Data shown =>
☆ ☆ ☆ ☆
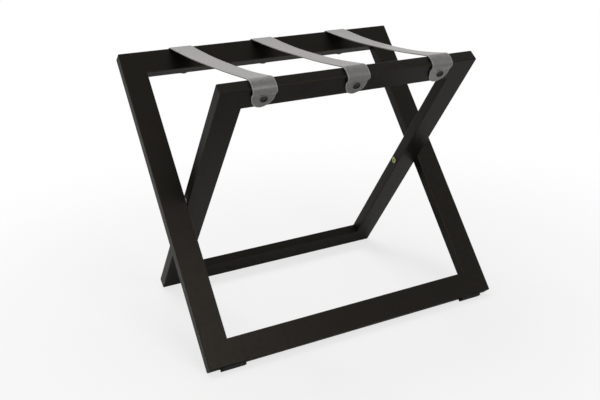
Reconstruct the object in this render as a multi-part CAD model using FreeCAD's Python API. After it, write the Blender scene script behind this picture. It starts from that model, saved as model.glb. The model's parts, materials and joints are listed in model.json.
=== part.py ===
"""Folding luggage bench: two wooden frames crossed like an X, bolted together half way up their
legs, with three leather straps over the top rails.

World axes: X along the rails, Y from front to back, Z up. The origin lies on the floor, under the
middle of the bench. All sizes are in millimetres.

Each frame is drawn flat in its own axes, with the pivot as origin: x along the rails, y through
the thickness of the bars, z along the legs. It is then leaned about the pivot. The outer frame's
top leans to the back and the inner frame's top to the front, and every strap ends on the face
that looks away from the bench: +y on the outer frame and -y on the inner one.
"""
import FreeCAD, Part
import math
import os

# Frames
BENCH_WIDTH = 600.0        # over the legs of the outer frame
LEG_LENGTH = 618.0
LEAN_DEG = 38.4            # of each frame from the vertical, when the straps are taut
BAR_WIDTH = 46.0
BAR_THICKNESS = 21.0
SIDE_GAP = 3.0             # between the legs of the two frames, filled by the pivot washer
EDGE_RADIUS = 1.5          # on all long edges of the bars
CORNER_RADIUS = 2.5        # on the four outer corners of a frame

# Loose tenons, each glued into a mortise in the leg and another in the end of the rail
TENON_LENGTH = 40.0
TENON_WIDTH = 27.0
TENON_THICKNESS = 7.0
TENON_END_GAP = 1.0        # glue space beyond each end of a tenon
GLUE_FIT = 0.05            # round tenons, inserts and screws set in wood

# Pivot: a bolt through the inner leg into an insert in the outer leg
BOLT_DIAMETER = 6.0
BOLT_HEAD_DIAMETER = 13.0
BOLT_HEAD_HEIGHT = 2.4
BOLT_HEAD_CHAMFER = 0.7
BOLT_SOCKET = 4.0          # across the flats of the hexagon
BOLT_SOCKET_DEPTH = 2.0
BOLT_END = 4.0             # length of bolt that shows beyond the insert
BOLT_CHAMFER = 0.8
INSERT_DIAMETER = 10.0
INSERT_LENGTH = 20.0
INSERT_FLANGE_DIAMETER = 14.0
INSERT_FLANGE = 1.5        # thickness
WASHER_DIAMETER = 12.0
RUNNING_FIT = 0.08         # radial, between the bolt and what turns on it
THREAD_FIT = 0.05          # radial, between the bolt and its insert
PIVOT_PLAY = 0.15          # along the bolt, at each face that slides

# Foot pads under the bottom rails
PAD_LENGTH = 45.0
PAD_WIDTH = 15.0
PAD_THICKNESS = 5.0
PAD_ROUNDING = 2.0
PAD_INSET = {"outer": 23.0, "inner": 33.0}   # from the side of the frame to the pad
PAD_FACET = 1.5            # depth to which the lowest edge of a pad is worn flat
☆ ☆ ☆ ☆
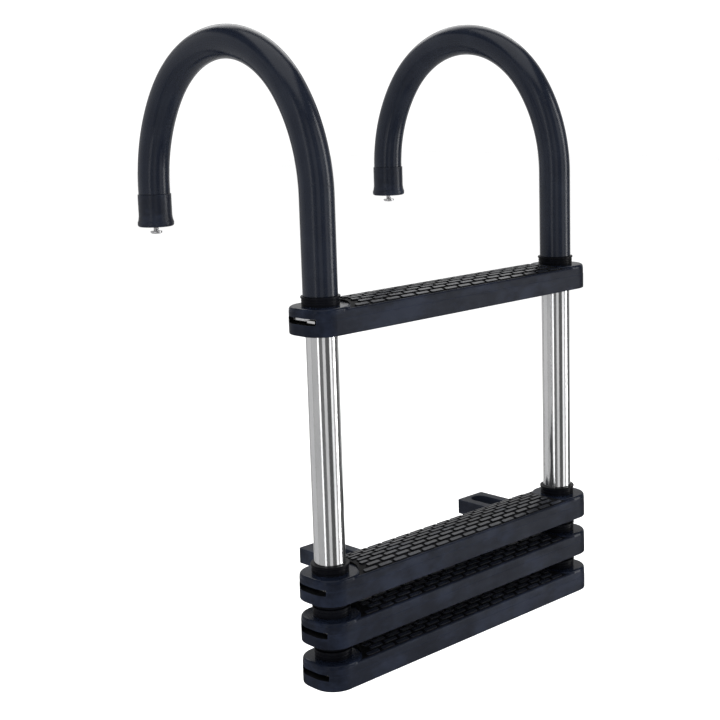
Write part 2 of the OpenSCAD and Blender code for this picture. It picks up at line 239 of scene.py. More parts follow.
☆ ☆ ☆ ☆
Above are the entries. Output exactly the lines beginning with the line that has "Reconstruct the object" and ending with the line that has "GLUE_FIT = 0.05".

Answer to this exercise =>
Reconstruct the object in this render as a multi-part CAD model using FreeCAD's Python API. After it, write the Blender scene script behind this picture. It starts from that model, saved as model.glb. The model's parts, materials and joints are listed in model.json.
=== part.py ===
"""Folding luggage bench: two wooden frames crossed like an X, bolted together half way up their
legs, with three leather straps over the top rails.

World axes: X along the rails, Y from front to back, Z up. The origin lies on the floor, under the
middle of the bench. All sizes are in millimetres.

Each frame is drawn flat in its own axes, with the pivot as origin: x along the rails, y through
the thickness of the bars, z along the legs. It is then leaned about the pivot. The outer frame's
top leans to the back and the inner frame's top to the front, and every strap ends on the face
that looks away from the bench: +y on the outer frame and -y on the inner one.
"""
import FreeCAD, Part
import math
import os

# Frames
BENCH_WIDTH = 600.0        # over the legs of the outer frame
LEG_LENGTH = 618.0
LEAN_DEG = 38.4            # of each frame from the vertical, when the straps are taut
BAR_WIDTH = 46.0
BAR_THICKNESS = 21.0
SIDE_GAP = 3.0             # between the legs of the two frames, filled by the pivot washer
EDGE_RADIUS = 1.5          # on all long edges of the bars
CORNER_RADIUS = 2.5        # on the four outer corners of a frame

# Loose tenons, each glued into a mortise in the leg and another in the end of the rail
TENON_LENGTH = 40.0
TENON_WIDTH = 27.0
TENON_THICKNESS = 7.0
TENON_END_GAP = 1.0        # glue space beyond each end of a tenon
GLUE_FIT = 0.05            # round tenons, inserts and screws set in wood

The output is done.